I think it is to the benefit not only of current readers but also future generations that you've been able to update it and keep it moving forward, almost like a living thing, or like the city itself. Do you plan to keep doing that?

Both the Milwaukee County Historical Society, the book's publisher, and I plan to keep the title in print and up to date for as long as possible. History is first and foremost the study of change, and change is the most obvious constant in our lives, so Milwaukee's story is in constant need of refreshment. My hope is that the fourth edition will reach a new generation of readers who find it a source of information and even inspiration as they help write Milwaukee's next chapter in the 21st century.

Tell us a bit about the changes to this edition.

The first task was a sort of historical housekeeping – updating numbers and nomenclature to reflect changes since the third edition appeared in 2006. The larger task, and by for the more difficult, was to chart the major changes that Milwaukee has experienced in the new millennium.

I emphasized four: political tumult, the unprecedented wave of development downtown, the persistence of poverty in the inner city, and the ongoing transformation of the local economy. All those topics are covered in a new chapter that carries Milwaukee's story up to the present day.

We can even claim that parts of it are ripped from the headlines. We were almost on press at the time of the Nov. 6 election, and I had to make a few last-minute adjustments. "Evers, Tony" was the very last addition to the index.
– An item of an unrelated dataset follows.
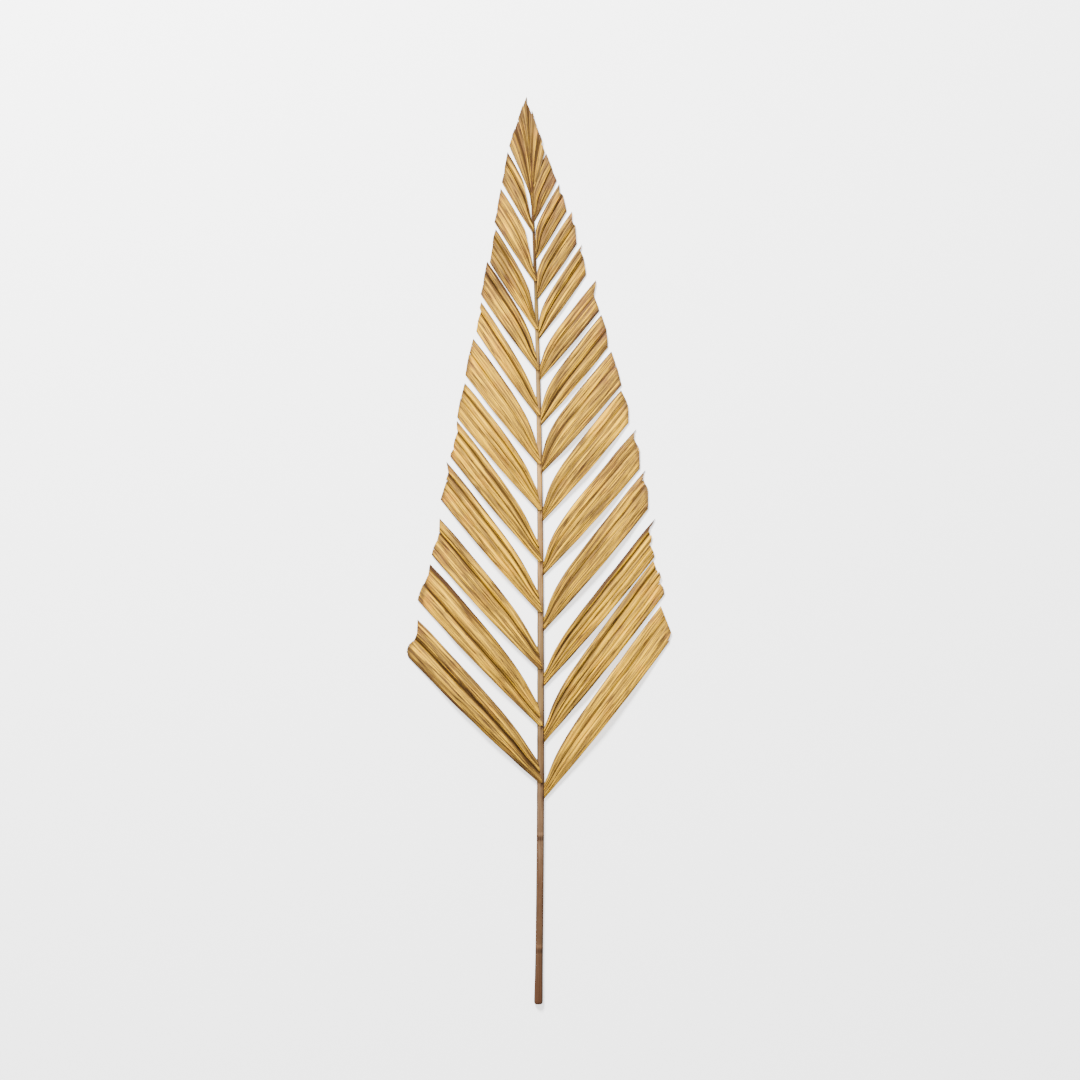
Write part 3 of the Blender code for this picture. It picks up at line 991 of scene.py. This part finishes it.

I know you're doing an event at Boswell Book Co. soon, so I want to ask you if there's a Milwaukee-related book you've been recommending or that you've been interested in reading yourself.

My Milwaukee library pretty well-stocked, but there are a couple of recent titles that are very much worth a read: Carl Baehr's "From the Emerald Isle to the Cream City: A History of the Irish in Milwaukee," and Yance Marti's "Wicked Milwaukee."